Requirement
Exactly and only the lines from the one containing "function clothMaterial(color, roughness)" through the one containing "cad_parts[node].hide_render = cad_parts[node].hide_viewport" are to be repeated, both ends included.

--- start of Data excerpt ---

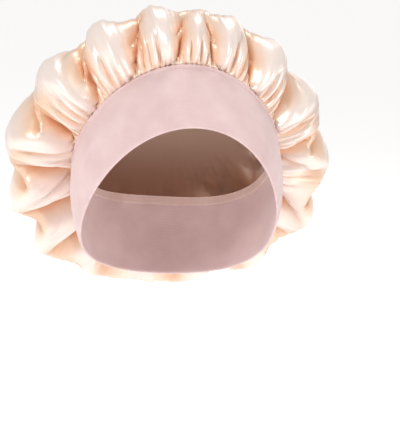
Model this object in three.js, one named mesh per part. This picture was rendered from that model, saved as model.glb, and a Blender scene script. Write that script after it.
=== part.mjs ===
// A satin sleep bonnet in the form it takes when worn: a wide stretch headband that slants
// from the hairline down to the nape, and a gathered satin crown that puffs out all round it.
// Millimetres, +Z up. The wearer faces -Y and the origin is the centre of the head.
import * as THREE from "three";

// Driving dimensions.
const HEAD = { halfBreadth: 80.2, halfDepth: 92.8, halfHeight: 101.6 };
const RING_TILT = THREE.MathUtils.degToRad(45); // the band leans back from level by this much
const BAND_LOW_LEVEL = -18; // the band's lower edge, along the ring's axis from the head's centre
const BAND_WIDTH = 63.5;
const SIDE_DIP = 20.5; // both edges dip towards the face by this much over the temples
const BAND_COLUMNS = 80;

const CROWN_COLUMNS = 120;
const CROWN_WALL = 1.2;
const PIECE_GAP = 0.3;
const CROWN_POLE = { level: 112, forward: -46 }; // the middle of the crown, in the ring's frame
const CROWN_FULLNESS = 0.8; // exponent of the crown's back: 1 is an ellipse, less is boxier
const CROWN_FOOT = 0.3; // distance off the head at which the crown starts, on the band's top edge
const CROWN_LIP = 4.0; // distance off the head at which it has cleared the band's welt
const SEAM_PULL = 0.62; // how far the cloth keeps its direction from the seam, a share of its reach
const WIDEST_PULL = 0.45; // the same below the widest line, as a share of the pull at the seam
const FOLD_REACH = 1.5; // a fold fades to nothing this many half widths from its ridge
const NORMAL_STEP = 0.01; // step along and round the crown that its outward direction is taken from

const SEAM = { height: 5.5, thickness: 1.2, proud: 1.2 }; // the overlocked allowance inside the join

const BAND_HIGH_LEVEL = BAND_LOW_LEVEL + BAND_WIDTH;
const CROWN_START_LEVEL = BAND_HIGH_LEVEL + PIECE_GAP;

// The band's section, up the outside and down the inside. across is the share of its width from
// the lower edge, off the distance out from the head. The seam allowance inside the top edge raises a welt.
const BAND_SECTION = [
  { across: 0.0, off: 1.0 },
  { across: 0.012, off: 1.85 },
  { across: 0.06, off: 2.0 },
  { across: 0.5, off: 2.0 },
  { across: 0.915, off: 2.0 },
  { across: 0.945, off: 2.8 },
  { across: 0.985, off: 2.9 },
  { across: 1.0, off: 2.0 },
  { across: 1.0, off: 0.0 },
  { across: 0.9, off: 0.0 },
  { across: 0.5, off: 0.0 },
  { across: 0.06, off: 0.0 },
  { across: 0.012, off: 0.15 },
];

// How the crown stands out from the band, by angle round the ring in degrees: 0 over the
// forehead, 90 at the wearer's left ear and 180 at the nape. bulge is how far the crown reaches
// beyond its seam, rise how far along the ring's axis its widest line lies from the seam, and
// leave the direction in degrees in which the cloth leaves the seam.
const CROWN_SECTIONS = [
  { at: 0, bulge: 8, rise: 37, leave: 50 },
  { at: 30, bulge: 12, rise: 36, leave: 42 },
  { at: 60, bulge: 20, rise: 26, leave: 26 },
  { at: 90, bulge: 39, rise: 8, leave: 4 },
  { at: 120, bulge: 54, rise: -12, leave: -12 },
  { at: 150, bulge: 66, rise: -25, leave: -24 },
  { at: 180, bulge: 70, rise: -31, leave: -30 },
  { at: 210, bulge: 66, rise: -27, leave: -26 },
  { at: 240, bulge: 49, rise: -14, leave: -14 },
  { at: 270, bulge: 43, rise: 4, leave: 2 },
  { at: 300, bulge: 28, rise: 24, leave: 22 },
  { at: 330, bulge: 14, rise: 37, leave: 40 },
];

// The crown's main folds. at is the ring angle of a fold's ridge in degrees, height how far the
// ridge stands out, width its half width in degrees, and lean how far it turns by the pole.
const CROWN_FOLDS = [
  { at: 3, height: 8, width: 9, lean: 8 },
  { at: 22, height: 9, width: 9, lean: 4 },
  { at: 39, height: 8, width: 7, lean: -4 },
  { at: 53, height: 9, width: 6, lean: -8 },
  { at: 67, height: 10, width: 7, lean: 6 },
  { at: 81, height: 9, width: 6, lean: 10 },
  { at: 95, height: 10, width: 7, lean: -5 },
  { at: 110, height: 9, width: 7, lean: -10 },
  { at: 125, height: 10, width: 8, lean: 5 },
  { at: 142, height: 8, width: 8, lean: 9 },
  { at: 159, height: 9, width: 8, lean: -6 },
  { at: 176, height: 8, width: 8, lean: 7 },
  { at: 193, height: 9, width: 8, lean: -8 },
  { at: 210, height: 8, width: 8, lean: 4 },
  { at: 227, height: 10, width: 8, lean: 8 },
  { at: 243, height: 9, width: 7, lean: -6 },
  { at: 257, height: 10, width: 7, lean: -9 },
  { at: 272, height: 9, width: 7, lean: 5 },
  { at: 288, height: 10, width: 8, lean: 10 },
  { at: 307, height: 8, width: 9, lean: -7 },
  { at: 325, height: 9, width: 8, lean: -4 },
  { at: 342, height: 9, width: 9, lean: 6 },
];

// Rows of the crown from its seam to its pole. along runs from 0 at the seam through 1 at the
// widest line to 2 at the pole, and depth is the share of the folds' height that shows there.
const CROWN_ROWS = [
  { along: 0.0, depth: 0.0 },
  { along: 0.1, depth: 0.12 },
  { along: 0.25, depth: 0.4 },
  { along: 0.45, depth: 0.75 },
  { along: 0.7, depth: 0.95 },
  { along: 0.9, depth: 1.0 },
  { along: 1.08, depth: 1.0 },
  { along: 1.22, depth: 0.92 },
  { along: 1.36, depth: 0.75 },
  { along: 1.5, depth: 0.5 },
  { along: 1.64, depth: 0.28 },
  { along: 1.77, depth: 0.12 },
  { along: 1.89, depth: 0.0 },
];

const AXIS = new THREE.Vector3(0, Math.sin(RING_TILT), Math.cos(RING_TILT));
const FORWARD = new THREE.Vector3(0, -Math.cos(RING_TILT), Math.sin(RING_TILT));

// A point given by its distance to the wearer's left, forward in the ring's plane, and its level.
function ringPoint(left, forward, level) {
  const point = new THREE.Vector3(left, 0, 0);
  return point.addScaledVector(FORWARD, forward).addScaledVector(AXIS, level);
}

// The ellipse in which the plane at this level cuts the head, grown by off all round.
function headSection(level, off) {
  const across = HEAD.halfBreadth + off;
  const depth = 1 / (HEAD.halfDepth + off) ** 2;
  const height = 1 / (HEAD.halfHeight + off) ** 2;
  const sin = Math.sin(RING_TILT);
  const cos = Math.cos(RING_TILT);
  const forwardTerm = cos * cos * depth + sin * sin * height;
  const mixedTerm = 2 * sin * cos * (height - depth);
  const levelTerm = sin * sin * depth + cos * cos * height;
  const rest = 1 - (levelTerm - mixedTerm ** 2 / (4 * forwardTerm)) * level ** 2;
  return {
    centre: (-mixedTerm * level) / (2 * forwardTerm),
    halfAcross: across * Math.sqrt(rest),
    halfForward: Math.sqrt(rest / forwardTerm),
  };
}

// The point of the grown head at a ring angle, on the line that dips over the temples.
function headPoint(angle, edgeLevel, off) {
  const level = edgeLevel - SIDE_DIP * Math.sin(angle) ** 2;
  const { centre, halfAcross, halfForward } = headSection(level, off);
  return ringPoint(halfAcross * Math.sin(angle), centre + halfForward * Math.cos(angle), level);
}

// A closed solid from rings of points, up the outside and down the inside. The last ring joins
// the first, unless caps gives the two points that close them instead.
function solidFromRings(rings, caps) {
  const size = rings[0].length;
  const positions = rings.flat().flatMap((point) => point.toArray());
  const index = [];
  const lastRing = caps ? rings.length - 1 : rings.length;
  for (let r = 0; r < lastRing; r++) {
    const here = r * size;
    const next = ((r + 1) % rings.length) * size;
    for (let c = 0; c < size; c++) {
      const d = (c + 1) % size;
      index.push(here + c, here + d, next + d, here + c, next + d, next + c);
    }
  }
  if (caps) {
    const start = positions.length / 3;
    positions.push(...caps.first.toArray(), ...caps.last.toArray());
    const last = lastRing * size;
    for (let c = 0; c < size; c++) {
      const d = (c + 1) % size;
      index.push(start, d, c, start + 1, last + c, last + d);
    }
  }
  const geometry = new THREE.BufferGeometry();
  geometry.setAttribute("position", new THREE.Float32BufferAttribute(positions, 3));
  geometry.setIndex(index);
  geometry.computeVertexNormals();
  return geometry;
}

// Angles of the columns round the ring.
const columnAngles = (count) =>
  Array.from({ length: count }, (_, i) => (i * 2 * Math.PI) / count);

// A loop round the head from a section whose rows give a level and a distance off the head.
function headLoop(section) {
  return solidFromRings(
    section.map(({ level, off }) =>
      columnAngles(BAND_COLUMNS).map((angle) => headPoint(angle, level, off)),
    ),
  );
}

function headbandGeometry() {
  return headLoop(
    BAND_SECTION.map(({ across, off }) => ({
      level: BAND_LOW_LEVEL + across * BAND_WIDTH,
      off,
    })),
  );
}

// The overlocked edges of the crown and the band, a flat ring inside the join.
function seamGeometry() {
  const top = BAND_HIGH_LEVEL + SEAM.proud;
  const bottom = top - SEAM.height;
  const outer = -PIECE_GAP;
  const inner = outer - SEAM.thickness;
  return headLoop([
    { level: bottom, off: outer },
    { level: top, off: outer },
    { level: top, off: inner },
    { level: bottom, off: inner },
  ]);
}

// A column of CROWN_SECTIONS at any angle, eased between its rows.
function sectionValue(column, angle) {
  const step = 360 / CROWN_SECTIONS.length;
  const place = THREE.MathUtils.euclideanModulo(THREE.MathUtils.radToDeg(angle), 360) / step;
  const row = Math.floor(place);
  const from = CROWN_SECTIONS[row % CROWN_SECTIONS.length][column];
  const to = CROWN_SECTIONS[(row + 1) % CROWN_SECTIONS.length][column];
  return THREE.MathUtils.lerp(from, to, THREE.MathUtils.smoothstep(place - row, 0, 1));
}

// The crown without its folds. The cloth leaves the seam, curves round to the widest line and
// then closes over the back of the head to the pole.
function plainCrown(angle, along) {
  const seam = headPoint(angle, CROWN_START_LEVEL + CROWN_WALL, CROWN_LIP);
  const seamLevel = seam.dot(AXIS);
  const out = ringPoint(Math.sin(angle), Math.cos(angle), 0);
  const bulge = sectionValue("bulge", angle);
  const rise = sectionValue("rise", angle);
  const widest = seam.clone().addScaledVector(out, bulge).addScaledVector(AXIS, rise);
  if (along <= 1) {
    const leave = THREE.MathUtils.degToRad(sectionValue("leave", angle));
    const pull = SEAM_PULL * Math.hypot(bulge, rise);
    const first = seam
      .clone()
      .addScaledVector(out, pull * Math.cos(leave))
      .addScaledVector(AXIS, pull * Math.sin(leave));
    const second = widest.clone().addScaledVector(AXIS, -WIDEST_PULL * pull);
    return new THREE.CubicBezierCurve3(seam, first, second, widest).getPoint(along);
  }
  const turn = ((along - 1) * Math.PI) / 2;
  const inward = Math.cos(turn) ** CROWN_FULLNESS;
  const upward = Math.sin(turn) ** CROWN_FULLNESS;
  const pole = ringPoint(0, CROWN_POLE.forward, CROWN_POLE.level);
  const widestLevel = seamLevel + rise;
  const flatWidest = widest.clone().addScaledVector(AXIS, -widestLevel);
  const flatPole = pole.clone().addScaledVector(AXIS, -CROWN_POLE.level);
  return flatPole
    .lerp(flatWidest, inward)
    .addScaledVector(AXIS, THREE.MathUtils.lerp(widestLevel, CROWN_POLE.level, upward));
}

// How far the folds stand out at a ring angle, for a row of the crown.
function foldHeight(angle, { along, depth }) {
  const degrees = THREE.MathUtils.radToDeg(angle);
  let height = 0;
  for (const fold of CROWN_FOLDS) {
    const ridge = fold.at + (fold.lean * along) / 2;
    const away = THREE.MathUtils.euclideanModulo(degrees - ridge + 180, 360) - 180;
    const reach = FOLD_REACH * fold.width;
    if (Math.abs(away) < reach) {
      height += fold.height * Math.cos(((away / reach) * Math.PI) / 2) ** 2;
    }
  }
  return height * depth;
}

// The crown's outward direction, from small steps along and round it.
function crownNormal(angle, along) {
  const low = Math.max(along - NORMAL_STEP, 0);
  const before = plainCrown(angle - NORMAL_STEP, along);
  const round = plainCrown(angle + NORMAL_STEP, along).sub(before);
  const up = plainCrown(angle, along + NORMAL_STEP).sub(plainCrown(angle, low));
  return round.cross(up).normalize();
}

function crownRing(row, inset) {
  return columnAngles(CROWN_COLUMNS).map((angle) => {
    const out = foldHeight(angle, row) - inset;
    return plainCrown(angle, row.along).addScaledVector(crownNormal(angle, row.along), out);
  });
}

// The crown's edge on top of the band, above or below its wall.
function crownFoot(lift) {
  return columnAngles(CROWN_COLUMNS).map((angle) =>
    headPoint(angle, CROWN_START_LEVEL + lift, CROWN_FOOT),
  );
}

function crownGeometry() {
  const outer = [crownFoot(CROWN_WALL), ...CROWN_ROWS.map((row) => crownRing(row, 0))];
  const inner = [crownFoot(0), ...CROWN_ROWS.map((row) => crownRing(row, CROWN_WALL))].reverse();
  const pole = ringPoint(0, CROWN_POLE.forward, CROWN_POLE.level);
  return solidFromRings([...inner, ...outer], {
    first: pole.clone().addScaledVector(AXIS, -CROWN_WALL),
    last: pole,
  });
}

function clothMaterial(color, roughness) {
  return new THREE.MeshStandardMaterial({ color, roughness, metalness: 0 });
}

function piece(name, geometry, material) {
  const mesh = new THREE.Mesh(geometry, material);
  mesh.name = name;
  return mesh;
}

const satin = clothMaterial(0xf3d3bf, 0.35);
const knit = clothMaterial(0xecced0, 0.9);
const overlock = clothMaterial(0xe9cdc4, 0.9);

const bonnet = new THREE.Group();
bonnet.add(piece("headband", headbandGeometry(), knit));
bonnet.add(piece("seam_allowance", seamGeometry(), overlock));
bonnet.add(piece("crown", crownGeometry(), satin));

export default bonnet;
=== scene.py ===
"""Looks of a satin sleep bonnet in its worn form: a gathered satin crown on a stretch-knit band.

Metres, +Z up. The wearer faces -Y and the origin is the centre of the head.
"""

import math

import bpy
import numpy as np
from mathutils import Matrix, Vector


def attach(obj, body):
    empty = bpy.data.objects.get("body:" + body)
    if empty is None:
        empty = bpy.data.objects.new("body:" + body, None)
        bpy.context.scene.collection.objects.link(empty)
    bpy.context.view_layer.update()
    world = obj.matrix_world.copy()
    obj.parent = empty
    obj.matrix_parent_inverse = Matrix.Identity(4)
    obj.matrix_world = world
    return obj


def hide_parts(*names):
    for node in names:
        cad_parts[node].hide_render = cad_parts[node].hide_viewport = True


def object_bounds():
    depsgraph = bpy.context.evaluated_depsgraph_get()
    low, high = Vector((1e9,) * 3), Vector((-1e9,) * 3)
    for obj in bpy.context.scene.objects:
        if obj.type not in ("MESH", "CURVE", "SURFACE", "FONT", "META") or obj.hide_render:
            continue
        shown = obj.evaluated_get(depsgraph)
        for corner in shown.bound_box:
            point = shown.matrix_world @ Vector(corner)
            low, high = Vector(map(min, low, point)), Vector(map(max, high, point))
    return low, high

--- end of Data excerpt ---

Written reply
function clothMaterial(color, roughness) {
  return new THREE.MeshStandardMaterial({ color, roughness, metalness: 0 });
}

function piece(name, geometry, material) {
  const mesh = new THREE.Mesh(geometry, material);
  mesh.name = name;
  return mesh;
}

const satin = clothMaterial(0xf3d3bf, 0.35);
const knit = clothMaterial(0xecced0, 0.9);
const overlock = clothMaterial(0xe9cdc4, 0.9);

const bonnet = new THREE.Group();
bonnet.add(piece("headband", headbandGeometry(), knit));
bonnet.add(piece("seam_allowance", seamGeometry(), overlock));
bonnet.add(piece("crown", crownGeometry(), satin));

export default bonnet;
=== scene.py ===
"""Looks of a satin sleep bonnet in its worn form: a gathered satin crown on a stretch-knit band.

Metres, +Z up. The wearer faces -Y and the origin is the centre of the head.
"""

import math

import bpy
import numpy as np
from mathutils import Matrix, Vector


def attach(obj, body):
    empty = bpy.data.objects.get("body:" + body)
    if empty is None:
        empty = bpy.data.objects.new("body:" + body, None)
        bpy.context.scene.collection.objects.link(empty)
    bpy.context.view_layer.update()
    world = obj.matrix_world.copy()
    obj.parent = empty
    obj.matrix_parent_inverse = Matrix.Identity(4)
    obj.matrix_world = world
    return obj


def hide_parts(*names):
    for node in names:
        cad_parts[node].hide_render = cad_parts[node].hide_viewport = True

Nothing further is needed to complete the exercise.